I started by investigating the power circuitry, and right away I ran into suspicious numbers. While power seemed to be flowing into the USB port properly (5V everywhere it should be), I noticed a number of 3.3V lines on the functioning calculator that registered either 1.7V or even ~0.015V on the broken calculator. I therefore moved my investigation down to the bottom of the board, near the battery. The potential between B- and B+ on the broken calculator was more or less correct, given that the battery was not fully charged, and up to a certain point, it was providing about 4V to the calculator, however, after a component labelled U03G on the silkscreen, I found that the working calculator had 3.3V, whereas the broken calculator had 0.015V at the output (?) of that component.
The next step was figuring out what exactly U03G was. It was only labeled on the tiny SMT component itself as "PCNI", which I worried would not be very specific. Luckily, a Google search yielded (far down the first page) a datasheet for ultra-low-power 100-mA low-dropout linear regulators: PCNI turned out to refer to a 3.3V low-dropout regulator, the TPS76933DBVT.
The Solution
Thanks to the generosity of TI's sampling program, I was able to order a pair of free sample TPS76933DBVT chips, and a week later, I sat down to try replacing what I now hoped was a faulty linear regulator. I unfortunately wasted one of my new replacements trying to solder it on, but the second time was the charm. Once I popped in the battery, connected the USB cable and tried to power up the calculator, it worked! I measured the power at the output pin of the voltage regulator, and lo and behold, a steady 3.3V was flowing to the rest of the calculator.
The question remains how this calculator sneaked out of TI's factory. Did it somehow get missed during QA? Does TI not test every calculator that rolls out? Did the linear regulator have some kind of fault that only appeared after it was in use for a short period of time? Did someone connect the battery backwards and damage the regulator in some way? At any rate, the calculator works now, and I'm happy to have three functioning TI-84 Plus C Silver Editions for project testing.
About five weeks ago, I purchased a broken TI-84 Plus C Silver Edition on eBay, hoping to score a relatively cheap third TI-84+CSE to add to my collection. I anticipated that the problem might be the user forgetting to charge the calculator, or at worst, that the battery was bad. Unfortunately, once I got the calculator, it turned out that this was not the case.
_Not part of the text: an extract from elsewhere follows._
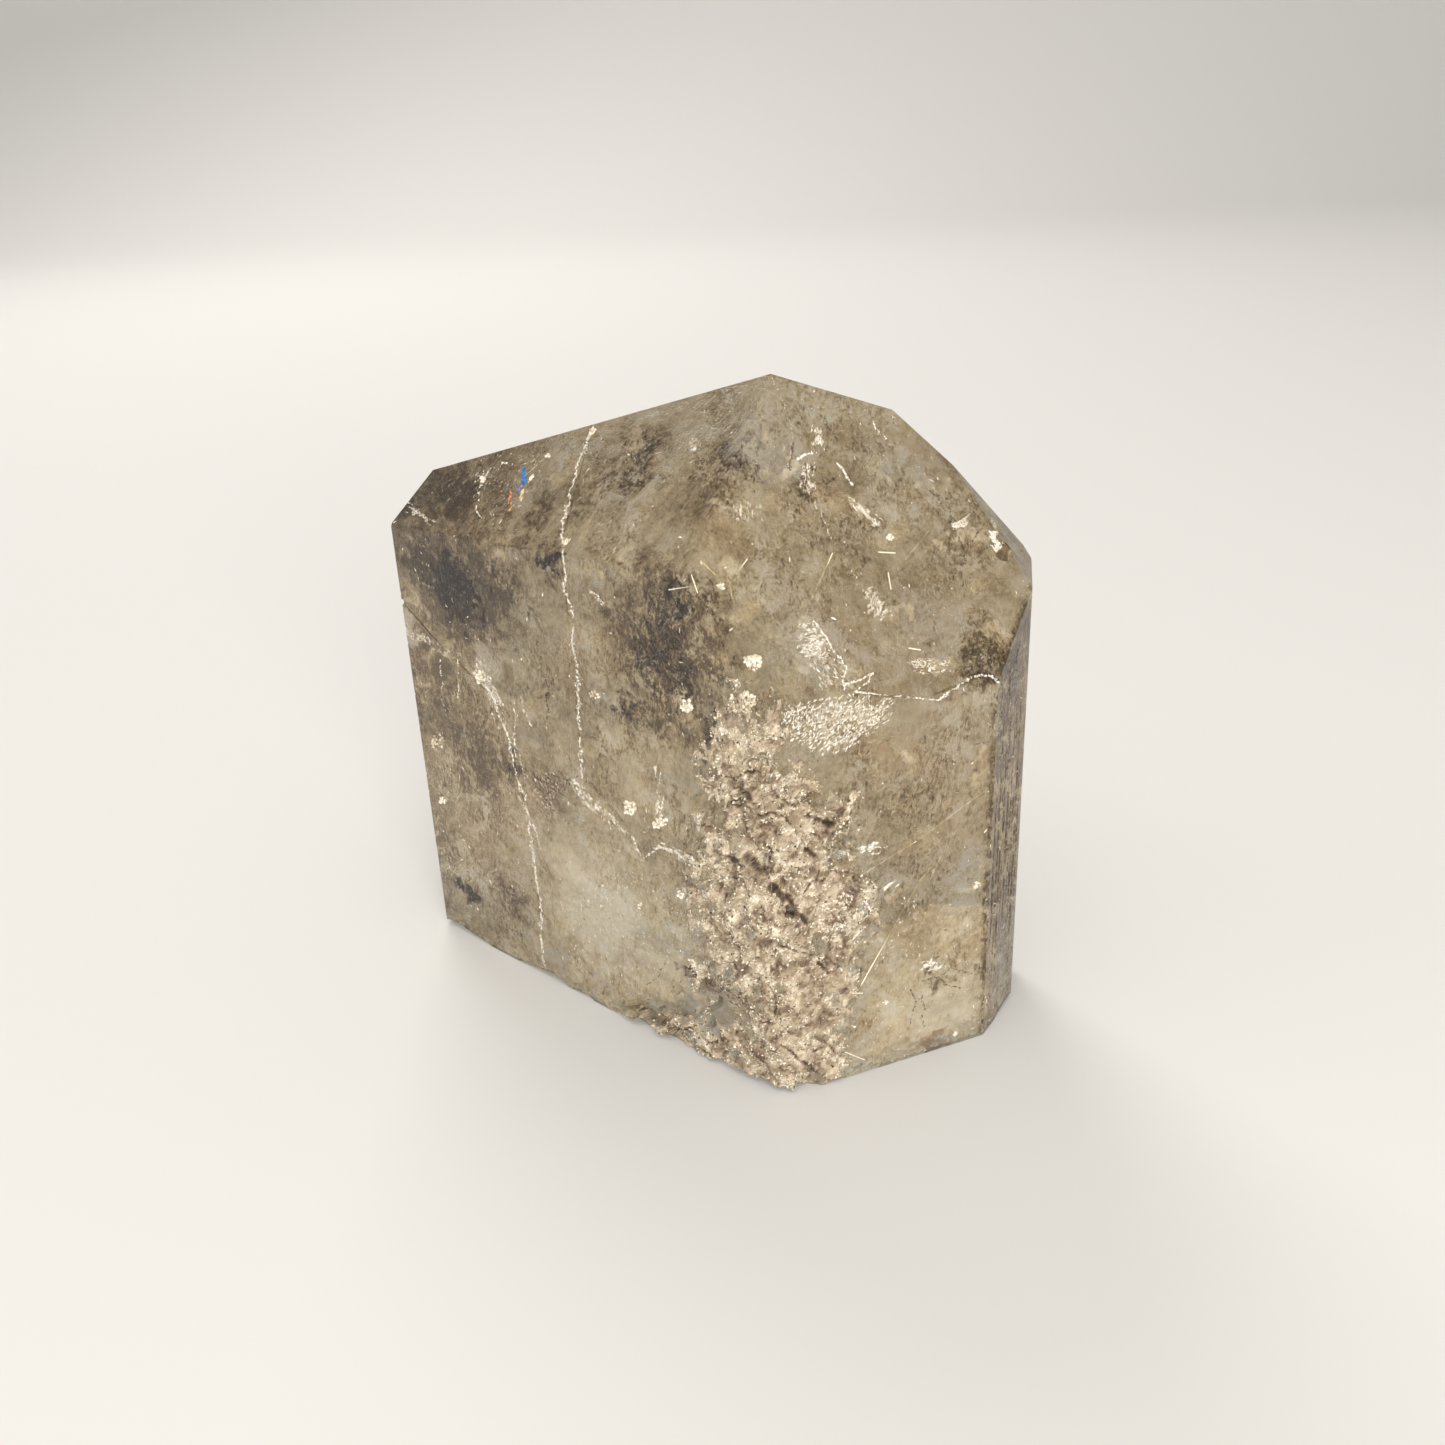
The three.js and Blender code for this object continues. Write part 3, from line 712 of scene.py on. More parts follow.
def crust_at(place):
    """The crust's height over the stone at a point, and its shade."""
    cover, rough, bright = crust_cover(place)
    shaken = place + noise.noise_vector(place / 0.7) * 0.25
    patchy = swell(place, 2.2) + 0.6 * swell(place, 0.9)
    big, big_lean, _ = chip_at(shaken, BIG_CHIP)
    small, small_lean, border = chip_at(shaken, SMALL_CHIP)
    big, small = big - 0.5, small - 0.5
    fold = bounded(1 - abs(swell(place, 1.6, (3, 1, 7))) / FOLD_HALF) * bounded(4 * swell(place, 2.5))
    crevice = max(crevice_at(place), 0.5 * fold)
    ground = min(0.13, 0.05 * cover + 0.18 * patchy - 0.01)
    chips = BIG_LEAN * big_lean + SMALL_LEAN * small_lean + BIG_TOP * big + SMALL_TOP * small
    height = ground + rough * chips * (1 - crevice)
    height = min(height, 0.02) if crevice > 0.4 else height
    crease = bounded(1 - border / CREASE_HALF) * bounded(0.5 + 2 * patchy)
    clump = bounded(0.5 + 1.2 * swell(place, 1.7, (7, 7, 7))) - 0.5
    shade = bright + SMALL_SHADE * small + BIG_SHADE * big + CLUMP_SHADE * clump
    # Painted shade: the creases between chips, the folds and the crevices are darkened.
    shade -= CREASE_PAINTED_SHADE * crease + CREVICE_PAINTED_SHADE * crevice
    return max(-0.35, height), bounded(shade)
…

Although it was in pristine physical condition, it didn't turn on at all, even though the orange charging light turned on when I connected the USB cable. I opened it up, and there was no obvious damage, so the question was, why wasn't it working? I tried to contact TI-Cares about replacing this clearly defective TI-84 Plus C Silver Edition, but unfortunately, if you don't have the original receipt, they won't repair or replace the calculator.
The Investigation
Short of reselling the calculator or writing off the purchase as a waste of $50, there wasn't much I could do besides trying to repair the calculator myself. I sat down one evening last week, pulled out my trusty multimeter, and got to work tracing through the PCB to look for problems. To help myself, I opened up my pink TI-84 Plus C Silver Edition, which I incidentally got for $30 on eBay (and merely needed to be charged for a few hours). With it side-by-side with the broken calculator, I was able to test voltages on both calculators, and see where they were different. To make matters slightly more confusing, the new TI-84 Plus C Silver Edition has a slightly different motherboard revision, which omits a number of components from the older motherboard, presumably as a cost-cutting measure.
I started by investigating the power circuitry, and right away I ran into suspicious numbers. While power seemed to be flowing into the USB port properly (5V everywhere it should be), I noticed a number of 3.3V lines on the functioning calculator that registered either 1.7V or even ~0.015V on the broken calculator. I therefore moved my investigation down to the bottom of the board, near the battery. The potential between B- and B+ on the broken calculator was more or less correct, given that the battery was not fully charged, and up to a certain point, it was providing about 4V to the calculator, however, after a component labelled U03G on the silkscreen, I found that the working calculator had 3.3V, whereas the broken calculator had 0.015V at the output (?) of that component.
The next step was figuring out what exactly U03G was. It was only labeled on the tiny SMT component itself as "PCNI", which I worried would not be very specific. Luckily, a Google search yielded (far down the first page) a datasheet for ultra-low-power 100-mA low-dropout linear regulators: PCNI turned out to refer to a 3.3V low-dropout regulator, the TPS76933DBVT.
The Solution
Thanks to the generosity of TI's sampling program, I was able to order a pair of free sample TPS76933DBVT chips, and a week later, I sat down to try replacing what I now hoped was a faulty linear regulator. I unfortunately wasted one of my new replacements trying to solder it on, but the second time was the charm. Once I popped in the battery, connected the USB cable and tried to power up the calculator, it worked! I measured the power at the output pin of the voltage regulator, and lo and behold, a steady 3.3V was flowing to the rest of the calculator.
The question remains how this calculator sneaked out of TI's factory. Did it somehow get missed during QA? Does TI not test every calculator that rolls out? Did the linear regulator have some kind of fault that only appeared after it was in use for a short period of time? Did someone connect the battery backwards and damage the regulator in some way? At any rate, the calculator works now, and I'm happy to have three functioning TI-84 Plus C Silver Editions for project testing.